Low Sperm Count Boy (Part 6) – The Worst Day of the Year

For couples who struggle to conceive Fathers’ Day and Mothers’ Day can be some of the hardest days of the year. As soon as you check Facebook you are assailed with reminders of the day which then reminds you of the fact that you are not a parent. Church services are full of reminders of the day, and of course you yourself have parents to celebrate with or remember fondly. So when I’m faced with the subject of fatherhood, how do I cope?

I cope by remembering my heavenly Father and how He Fathers me. I can’t explain why we got pregnant from IVF only to have that joy snatched from us three days later. But as I reflect on what happened and what God was up to I realise something. When I was born I had a condition that ultimately resulted in my low sperm count. Since that point I have been destined to find out that it would be difficult for me to be a biological father. So what is a loving God to do? Watch uncaringly as I find out that information? Sit unmoved as I go through the IVF process? Remain silent as I cry out for answers as to why? Or does this loving God gently guide me into a place where I can rest in Him. Does He withhold the worst of the situation until my faith was in a place where it wouldn’t be damaged by the hard times but strengthened by it? Does God prove His provision to me in a number of amazing ways before it seems that He isn’t providing? Does God lead my heart to the place where I can say with Job:

‘“Naked I came from my mother’s womb, and naked I will depart. The Lord gave and the Lord has taken away; may the name of the Lord be praised.”’ (Job 1:21)

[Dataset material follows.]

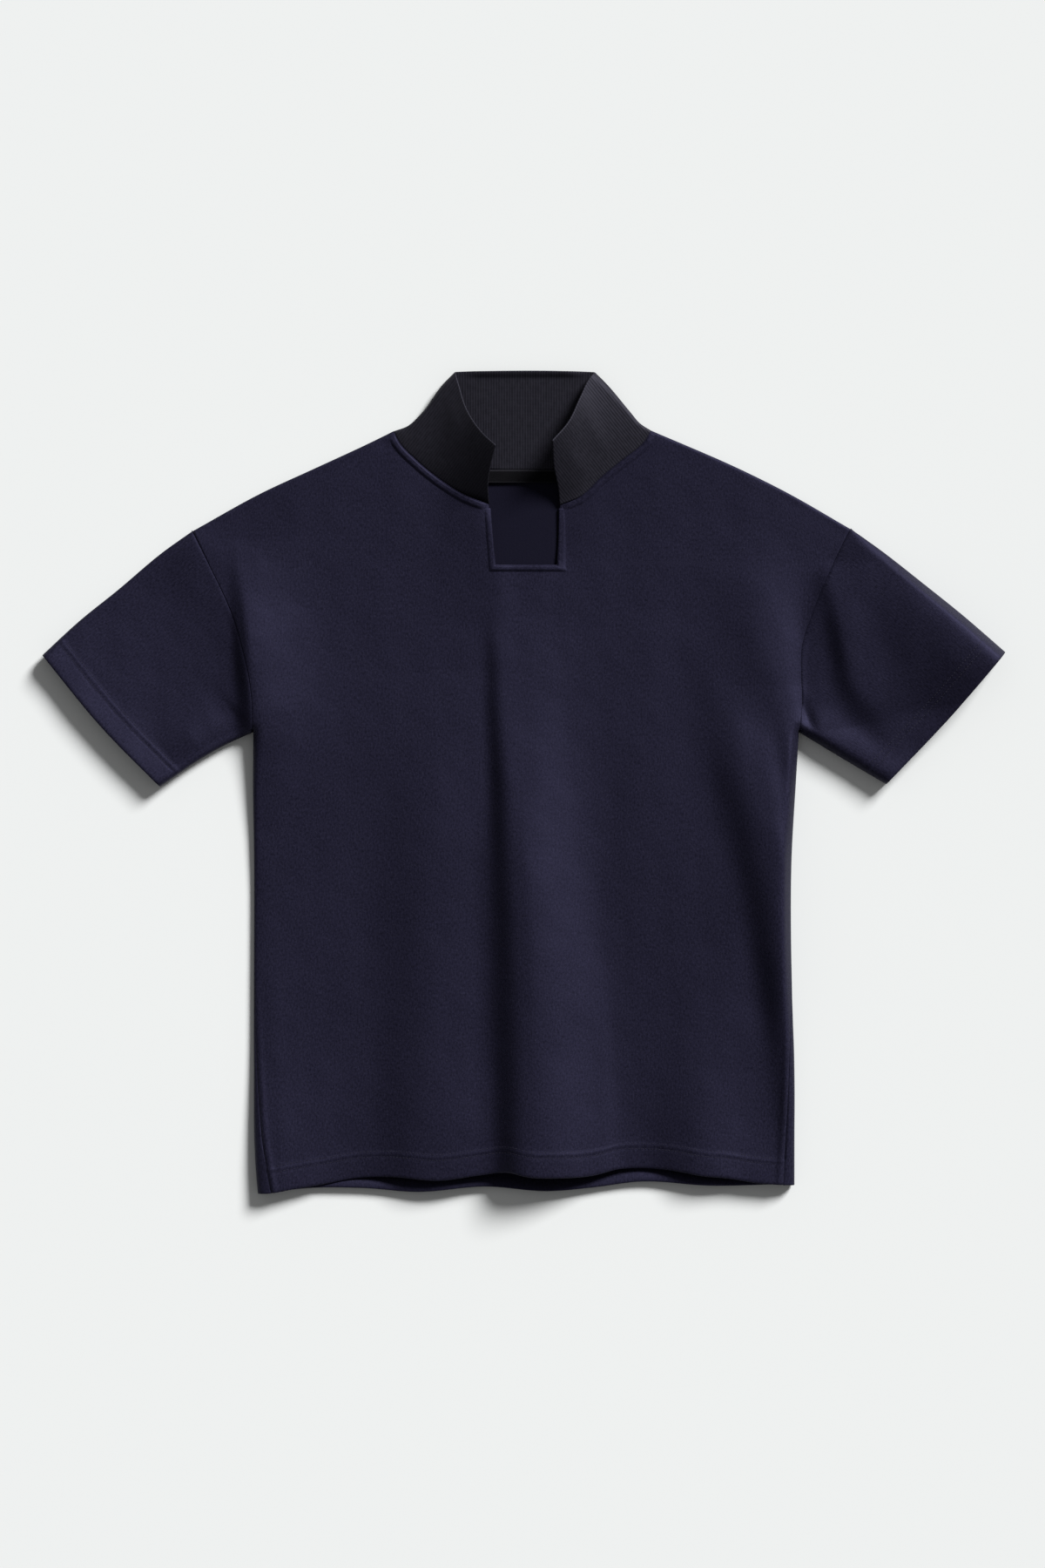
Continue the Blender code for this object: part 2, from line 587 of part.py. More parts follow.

I am convinced that God ‘held back’ the heartache of miscarriage from Anna and I until we were in a place where we could cope. Yes it was still painful, it hurt and still does, but had that happened any earlier in my walk with God then I am not sure I would have faith enough to be blogging now, let alone calling myself a Christian. I don’t have all the answers, but I am happy to wait for them, because as Josh Garrels sings: ‘Farther along we’ll know all about it, farther along we’ll understand why, so cheer up my brothers and live and the sunshine, we’ll understand this, oh by and by.’